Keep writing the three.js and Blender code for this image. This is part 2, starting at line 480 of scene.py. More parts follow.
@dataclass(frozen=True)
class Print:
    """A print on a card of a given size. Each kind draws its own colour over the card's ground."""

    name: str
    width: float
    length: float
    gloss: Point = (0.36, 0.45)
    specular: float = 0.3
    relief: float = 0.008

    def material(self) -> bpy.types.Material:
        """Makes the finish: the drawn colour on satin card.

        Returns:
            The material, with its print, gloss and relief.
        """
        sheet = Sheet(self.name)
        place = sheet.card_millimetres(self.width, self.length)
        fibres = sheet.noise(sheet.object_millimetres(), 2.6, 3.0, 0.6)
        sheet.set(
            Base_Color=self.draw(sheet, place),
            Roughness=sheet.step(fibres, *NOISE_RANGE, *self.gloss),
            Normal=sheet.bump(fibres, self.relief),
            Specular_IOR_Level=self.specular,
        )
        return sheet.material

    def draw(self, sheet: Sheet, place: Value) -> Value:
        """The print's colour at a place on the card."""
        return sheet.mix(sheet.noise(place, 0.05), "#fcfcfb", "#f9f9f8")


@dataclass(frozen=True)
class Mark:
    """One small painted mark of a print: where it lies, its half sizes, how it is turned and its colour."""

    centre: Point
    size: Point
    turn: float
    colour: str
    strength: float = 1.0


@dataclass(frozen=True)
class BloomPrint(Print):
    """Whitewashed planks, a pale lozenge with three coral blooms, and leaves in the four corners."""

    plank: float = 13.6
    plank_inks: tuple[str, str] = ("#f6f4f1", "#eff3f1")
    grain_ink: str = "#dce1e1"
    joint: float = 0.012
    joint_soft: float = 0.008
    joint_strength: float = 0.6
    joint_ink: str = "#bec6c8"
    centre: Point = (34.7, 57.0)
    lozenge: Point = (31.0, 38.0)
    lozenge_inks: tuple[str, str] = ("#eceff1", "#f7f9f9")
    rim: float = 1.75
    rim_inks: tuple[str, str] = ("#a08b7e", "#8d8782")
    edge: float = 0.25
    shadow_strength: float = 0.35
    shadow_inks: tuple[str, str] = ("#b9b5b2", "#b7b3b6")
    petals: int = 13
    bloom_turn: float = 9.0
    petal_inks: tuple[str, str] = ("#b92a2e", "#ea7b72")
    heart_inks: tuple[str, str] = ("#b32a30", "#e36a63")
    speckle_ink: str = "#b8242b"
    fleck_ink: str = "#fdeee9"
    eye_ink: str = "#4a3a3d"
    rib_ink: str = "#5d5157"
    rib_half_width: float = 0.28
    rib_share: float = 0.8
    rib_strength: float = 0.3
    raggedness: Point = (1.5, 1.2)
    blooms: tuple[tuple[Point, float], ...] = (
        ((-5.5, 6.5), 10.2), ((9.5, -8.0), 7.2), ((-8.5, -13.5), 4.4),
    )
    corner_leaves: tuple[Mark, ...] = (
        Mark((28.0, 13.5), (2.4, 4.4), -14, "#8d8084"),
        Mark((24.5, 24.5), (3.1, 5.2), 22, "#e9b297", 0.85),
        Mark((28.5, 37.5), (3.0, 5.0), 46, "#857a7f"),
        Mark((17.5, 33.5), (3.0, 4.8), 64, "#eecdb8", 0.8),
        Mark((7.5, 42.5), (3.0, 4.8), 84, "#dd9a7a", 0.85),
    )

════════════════

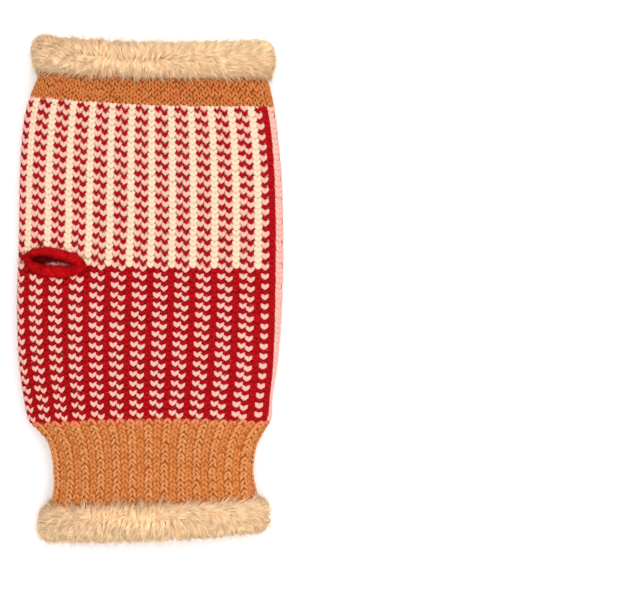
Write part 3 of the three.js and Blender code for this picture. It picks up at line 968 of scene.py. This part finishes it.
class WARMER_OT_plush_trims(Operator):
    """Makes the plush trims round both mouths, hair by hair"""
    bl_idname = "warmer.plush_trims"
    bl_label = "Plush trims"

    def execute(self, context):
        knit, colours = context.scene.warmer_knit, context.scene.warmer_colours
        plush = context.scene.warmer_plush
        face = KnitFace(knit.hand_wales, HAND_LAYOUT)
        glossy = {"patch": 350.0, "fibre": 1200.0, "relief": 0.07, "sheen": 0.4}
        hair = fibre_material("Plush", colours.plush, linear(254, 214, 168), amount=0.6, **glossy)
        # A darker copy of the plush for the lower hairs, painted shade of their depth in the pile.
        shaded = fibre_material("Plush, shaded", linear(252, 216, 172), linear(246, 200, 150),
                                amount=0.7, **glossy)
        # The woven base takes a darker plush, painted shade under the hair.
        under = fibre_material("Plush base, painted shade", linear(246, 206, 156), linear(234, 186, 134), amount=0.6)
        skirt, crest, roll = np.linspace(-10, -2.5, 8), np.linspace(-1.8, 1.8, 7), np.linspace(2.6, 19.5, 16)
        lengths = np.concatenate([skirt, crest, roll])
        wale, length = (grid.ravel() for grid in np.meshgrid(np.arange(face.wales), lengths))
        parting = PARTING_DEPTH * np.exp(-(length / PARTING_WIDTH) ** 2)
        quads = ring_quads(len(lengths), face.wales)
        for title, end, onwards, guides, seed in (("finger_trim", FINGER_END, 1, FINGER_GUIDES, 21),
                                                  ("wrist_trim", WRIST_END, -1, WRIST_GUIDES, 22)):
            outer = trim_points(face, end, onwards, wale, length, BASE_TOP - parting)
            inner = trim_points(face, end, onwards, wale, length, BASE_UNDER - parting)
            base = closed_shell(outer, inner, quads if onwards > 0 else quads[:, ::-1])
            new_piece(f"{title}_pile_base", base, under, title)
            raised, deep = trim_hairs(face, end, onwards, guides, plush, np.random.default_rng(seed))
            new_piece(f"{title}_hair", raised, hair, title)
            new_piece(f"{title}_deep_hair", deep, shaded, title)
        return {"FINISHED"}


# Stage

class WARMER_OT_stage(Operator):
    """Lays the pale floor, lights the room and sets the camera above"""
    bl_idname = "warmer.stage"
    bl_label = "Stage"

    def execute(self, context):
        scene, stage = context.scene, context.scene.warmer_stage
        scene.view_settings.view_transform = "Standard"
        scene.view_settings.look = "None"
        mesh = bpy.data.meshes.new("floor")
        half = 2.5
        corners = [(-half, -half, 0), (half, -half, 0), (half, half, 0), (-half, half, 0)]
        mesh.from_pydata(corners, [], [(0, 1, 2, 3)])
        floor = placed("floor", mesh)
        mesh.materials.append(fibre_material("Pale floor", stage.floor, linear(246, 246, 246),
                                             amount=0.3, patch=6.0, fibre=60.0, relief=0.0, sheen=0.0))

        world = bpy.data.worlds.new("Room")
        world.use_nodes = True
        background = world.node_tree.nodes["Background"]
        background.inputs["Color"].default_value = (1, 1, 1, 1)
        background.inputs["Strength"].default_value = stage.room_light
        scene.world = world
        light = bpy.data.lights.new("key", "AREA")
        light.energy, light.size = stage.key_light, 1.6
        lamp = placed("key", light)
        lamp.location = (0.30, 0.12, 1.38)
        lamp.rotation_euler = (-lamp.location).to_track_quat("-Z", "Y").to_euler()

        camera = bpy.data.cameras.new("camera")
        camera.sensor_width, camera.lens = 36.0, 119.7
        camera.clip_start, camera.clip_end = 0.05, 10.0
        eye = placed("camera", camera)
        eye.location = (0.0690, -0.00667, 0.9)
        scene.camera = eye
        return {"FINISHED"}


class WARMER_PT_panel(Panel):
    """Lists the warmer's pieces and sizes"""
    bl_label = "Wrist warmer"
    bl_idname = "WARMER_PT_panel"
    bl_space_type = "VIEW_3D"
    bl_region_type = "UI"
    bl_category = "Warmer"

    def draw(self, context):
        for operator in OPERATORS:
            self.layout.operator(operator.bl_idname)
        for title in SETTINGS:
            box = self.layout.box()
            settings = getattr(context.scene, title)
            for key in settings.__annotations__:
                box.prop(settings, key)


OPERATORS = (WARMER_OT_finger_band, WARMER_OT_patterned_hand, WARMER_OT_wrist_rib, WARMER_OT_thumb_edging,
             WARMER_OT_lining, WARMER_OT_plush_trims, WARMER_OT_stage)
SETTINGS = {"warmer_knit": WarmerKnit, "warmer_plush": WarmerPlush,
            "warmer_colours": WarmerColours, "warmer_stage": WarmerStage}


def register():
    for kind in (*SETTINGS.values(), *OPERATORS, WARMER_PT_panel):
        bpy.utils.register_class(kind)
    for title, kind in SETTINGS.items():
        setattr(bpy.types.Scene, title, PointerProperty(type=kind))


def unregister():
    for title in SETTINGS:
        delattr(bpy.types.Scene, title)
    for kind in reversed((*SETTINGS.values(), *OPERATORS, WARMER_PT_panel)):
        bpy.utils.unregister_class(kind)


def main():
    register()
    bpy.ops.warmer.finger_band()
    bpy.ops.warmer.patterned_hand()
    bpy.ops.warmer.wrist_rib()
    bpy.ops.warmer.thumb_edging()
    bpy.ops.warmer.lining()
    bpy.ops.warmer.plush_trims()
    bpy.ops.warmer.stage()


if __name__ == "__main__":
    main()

════════════════

_Exercise directions_:
In the listing above, find the line containing "Keep writing the" and the line containing "on satin card.", then quote both, plus every line between them, exactly as written.

_Result of the task_:
Keep writing the three.js and Blender code for this image. This is part 2, starting at line 480 of scene.py. More parts follow.
@dataclass(frozen=True)
class Print:
    """A print on a card of a given size. Each kind draws its own colour over the card's ground."""

    name: str
    width: float
    length: float
    gloss: Point = (0.36, 0.45)
    specular: float = 0.3
    relief: float = 0.008

    def material(self) -> bpy.types.Material:
        """Makes the finish: the drawn colour on satin card.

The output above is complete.